→ Object data in JSON:
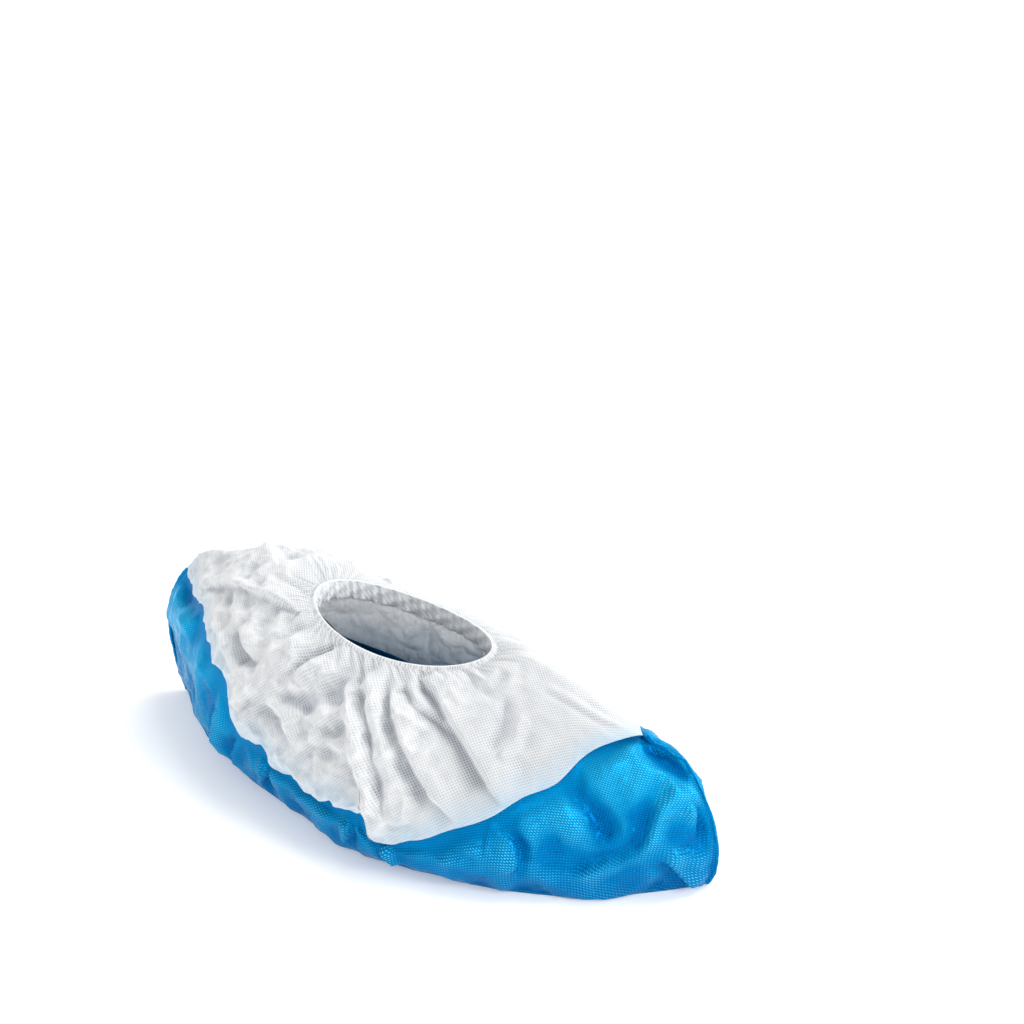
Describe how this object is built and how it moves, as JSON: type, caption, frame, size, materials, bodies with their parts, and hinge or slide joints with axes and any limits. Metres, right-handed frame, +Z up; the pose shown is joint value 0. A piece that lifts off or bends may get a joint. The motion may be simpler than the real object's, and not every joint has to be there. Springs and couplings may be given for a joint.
{
  "type": "disposable shoe cover",
  "caption": "Single-use shoe cover, empty and at rest: white nonwoven upper gathered to an elastic foot opening over an embossed blue film sole, pinched to a point at toe and heel.",
  "frame": {"origin": "on the surface that the sole rests on, under the middle of the cover's bounding box", "axes": "+X runs to the toe, +Y to the side away from the viewer when the toe points right, +Z is up"},
  "size_m": [0.3306, 0.148, 0.1008],
  "materials": {
    "film": "embossed blue film, half gloss",
    "nonwoven": "white spunbond nonwoven with a fine pattern of bond dots, matt",
    "hem": "white nonwoven folded over elastic, matt",
    "weld": "blue film welded flat"
  },
  "bodies": {
    "root": {"film_sole": "film", "upper": "nonwoven", "elastic_hem": "hem", "toe_seam": "weld", "heel_seam": "weld"}
  },
  "joints": []
}
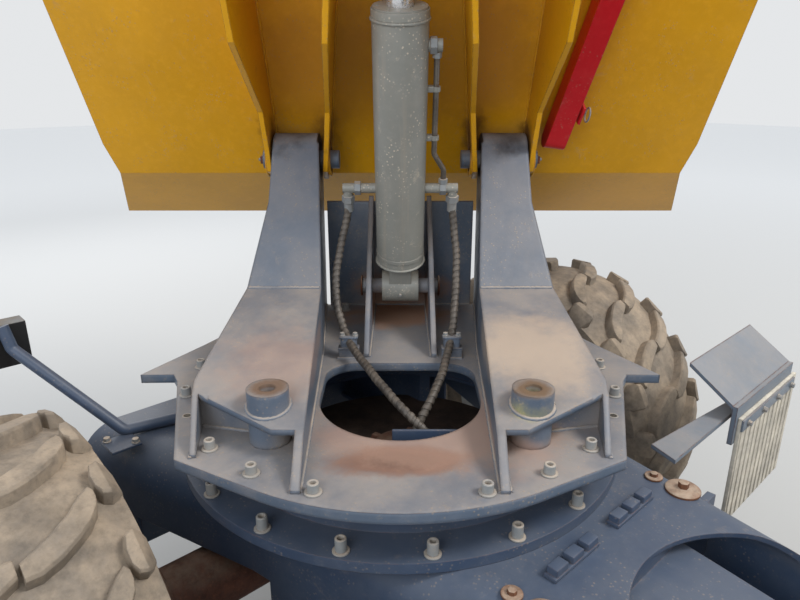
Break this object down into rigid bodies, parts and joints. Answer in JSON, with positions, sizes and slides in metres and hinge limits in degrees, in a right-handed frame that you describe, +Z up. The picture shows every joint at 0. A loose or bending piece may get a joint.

→ Challenge: Produce an exact copy of the whole listing.

→ Task solution:
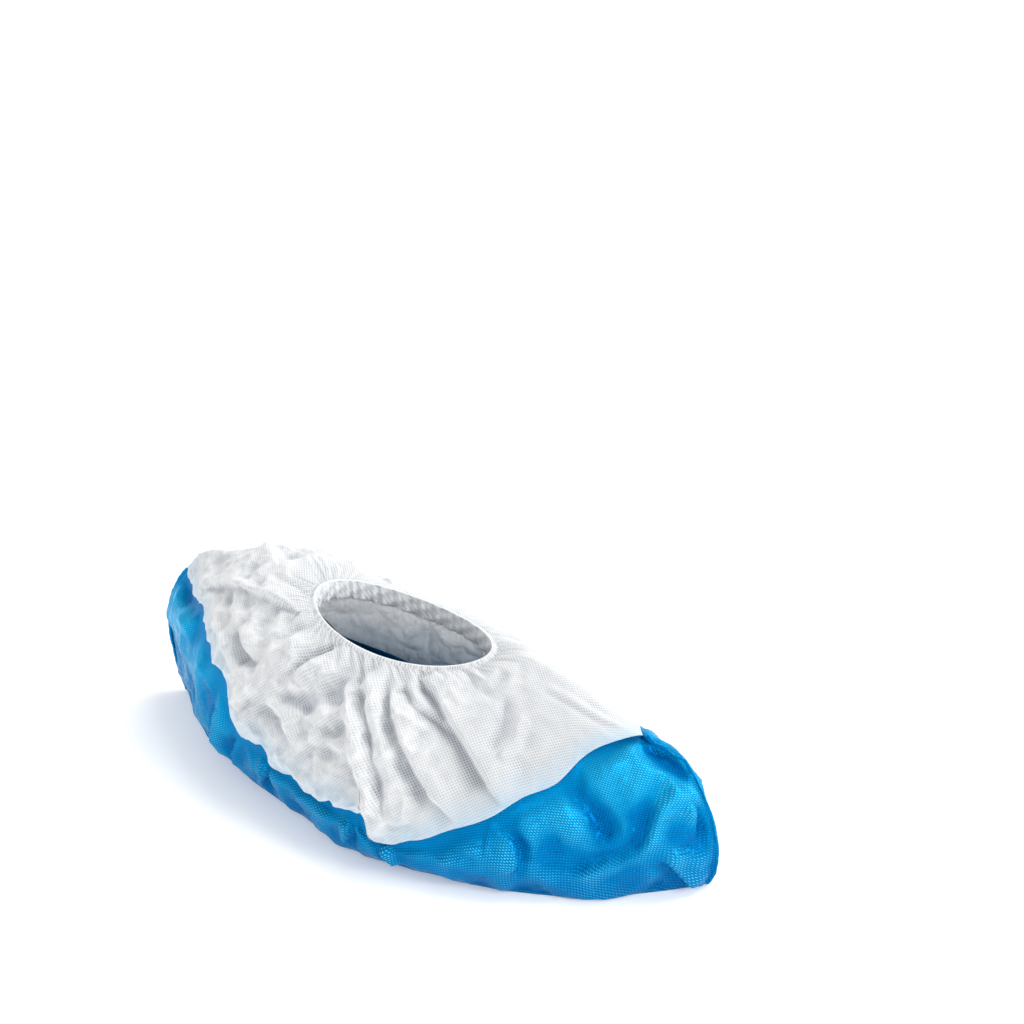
Describe how this object is built and how it moves, as JSON: type, caption, frame, size, materials, bodies with their parts, and hinge or slide joints with axes and any limits. Metres, right-handed frame, +Z up; the pose shown is joint value 0. A piece that lifts off or bends may get a joint. The motion may be simpler than the real object's, and not every joint has to be there. Springs and couplings may be given for a joint.
{
  "type": "disposable shoe cover",
  "caption": "Single-use shoe cover, empty and at rest: white nonwoven upper gathered to an elastic foot opening over an embossed blue film sole, pinched to a point at toe and heel.",
  "frame": {"origin": "on the surface that the sole rests on, under the middle of the cover's bounding box", "axes": "+X runs to the toe, +Y to the side away from the viewer when the toe points right, +Z is up"},
  "size_m": [0.3306, 0.148, 0.1008],
  "materials": {
    "film": "embossed blue film, half gloss",
    "nonwoven": "white spunbond nonwoven with a fine pattern of bond dots, matt",
    "hem": "white nonwoven folded over elastic, matt",
    "weld": "blue film welded flat"
  },
  "bodies": {
    "root": {"film_sole": "film", "upper": "nonwoven", "elastic_hem": "hem", "toe_seam": "weld", "heel_seam": "weld"}
  },
  "joints": []
}
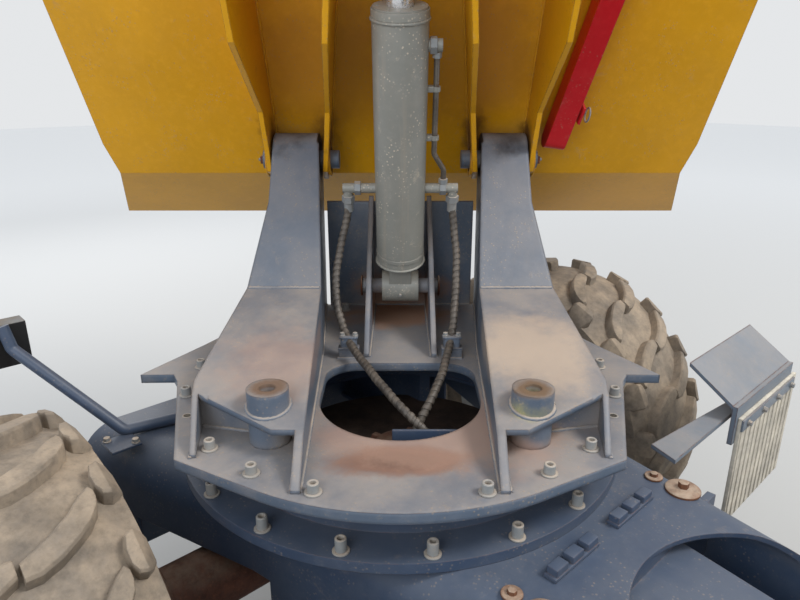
Break this object down into rigid bodies, parts and joints. Answer in JSON, with positions, sizes and slides in metres and hinge limits in degrees, in a right-handed frame that you describe, +Z up. The picture shows every joint at 0. A loose or bending piece may get a joint.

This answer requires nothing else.